La proposta fu poi disgraziatamente approvata dai Padri (l’episcopato tedesco aveva anche allora, come oggi, gran peso tra i vescovi, purtroppo), e così oggi abbiamo un Concilio ecumenico che contiene almeno un’idea chiaramente protestante (il documento Lumen gentium al capitolo 8). Ma contiene anche altre cose pessime.

E il noto professor Barth, luterano, uno degli osservatori suddetti, in un’intervista postconciliare a una domanda del giornalista che manifestava, come fa oggi il Battiston, meraviglia per la scelta di Ratzinger così “tradizionale” (secondo lui) il Barth rispose: “Oh, no. Era estremamente progressista…”.  E lui, come anche gli altri protestanti del suo gruppo, se ne intendeva.

Ma – dirà il signor Battiston – quello era il Ratzinger “giovane”. Poi è diventato “saggio e tradizionale”.

Sta di fatto invece che egli non ha mai mutato le sue posizioni neo-moderniste “conciliari”.

Nel volume Rapporto sulla fede, pubblicato con gran rumore negli anni Ottanta a cura di Vittorio Messori, e che non è stato molto capito dai più, Ratzinger confessava apertamente, riguardo ai suoi rapporti posteriori con i suoi colleghi al Vaticano II (per esempio. Hans Küng o Karl Rahner): “Non sono cambiato io: sono cambiati loro”. Cioè, io sono rimasto il neo-modernista di allora, mentre “loro” hanno cominciato, dopo il Vaticano II, a correre troppo in avanti. Lui invece era per “una evoluzione tranquilla della dottrina”.

Capito, signor Battiston? Solo questione di velocità, non di contenuti.

Non a caso – e qui mi sto limitando solo all’argomento Vaticano II – proprio nell’ultimo discorso di commiato prima dell’abdicazione Ratzinger fece un vero e proprio panegirico del Concilio, quel Concilio che lo aveva visto come uno dei protagonisti più accesi, sostenendo – comicamente, devo dirlo, mi dispiace – che la colpa del disastro nella Chiesa cattolica subito dopo il Vaticano II era da ricercarsi non nel Concilio stesso e neppure nelle guide della Chiesa (papi, cardinali e vescovi conciliari) bensì – risum teneatis, amici – nei “mass media”.
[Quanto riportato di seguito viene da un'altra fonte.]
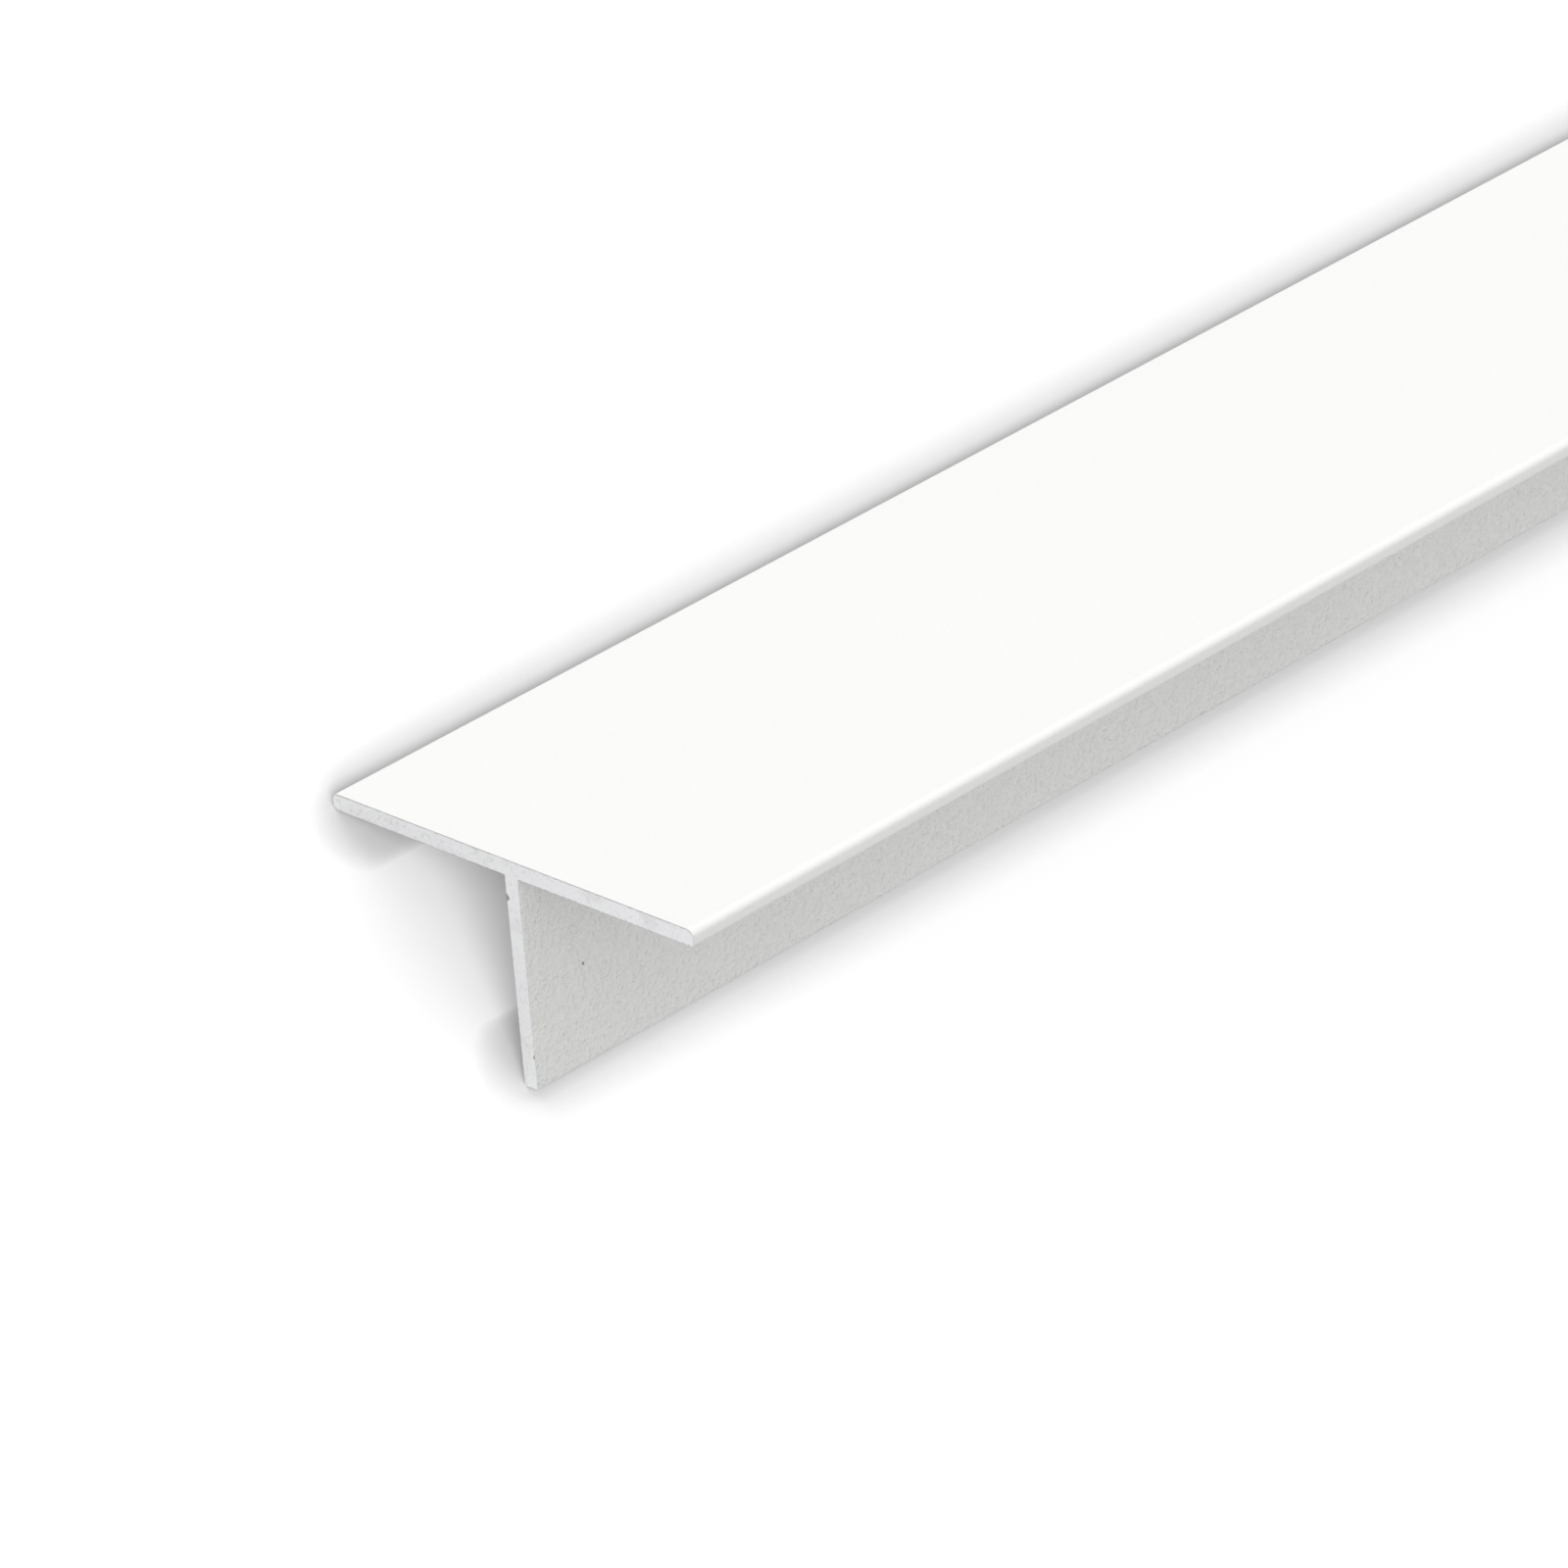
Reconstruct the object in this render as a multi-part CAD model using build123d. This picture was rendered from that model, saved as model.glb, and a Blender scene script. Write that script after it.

Insomma se la Chiesa dopo il Concilio è andata in pezzi la colpa è stata dei giornalisti.

Non mi dilungo. Per chi volesse, ci sarebbe il mio libro, scritto circa tredici anni fa, sulla crisi della Chiesa cattolica prima, durante e dopo il Concilio Vaticano II. L’ultimo paragrafo riguarda proprio Ratzinger, anche se in sintesi, come il resto del libro fa anche per gli altri elementi del puzzle ecclesiale che tenta di ricostruire.

Il libro si intitola 1962. Rivoluzione nella Chiesa, edito da Civiltà di Brescia. Mi pare che sia ora esaurito, ma quell’editrice ne fornisce, del tutto gratuitamente, una versione in PDF anche stampabile, qui.

Sono più di trecento pagine, ma il mio stile è giornalistico per cui è di facile lettura.

Se vuole, il signor Battiston (e anche lei, caro Valli, come anche altri eventuali lettori) può dargli un’occhiata, anche se io consiglio la lettura completa. Così si avrà una visione abbastanza esauriente dell’iter rivoluzionario nella Chiesa, dai prodromi modernisti di fine Ottocento e primi del Novecento fino, appunto, al pontificato ratzingeriano.

Dalla vendita del mio libro (pubblicato anche in francese e in polacco) non ho ricavato assolutamente nulla, perché ho rinunciato spontaneamente ai diritti d’autore.

Cari saluti in Gesù, Maria SS.ma e San Giuseppe!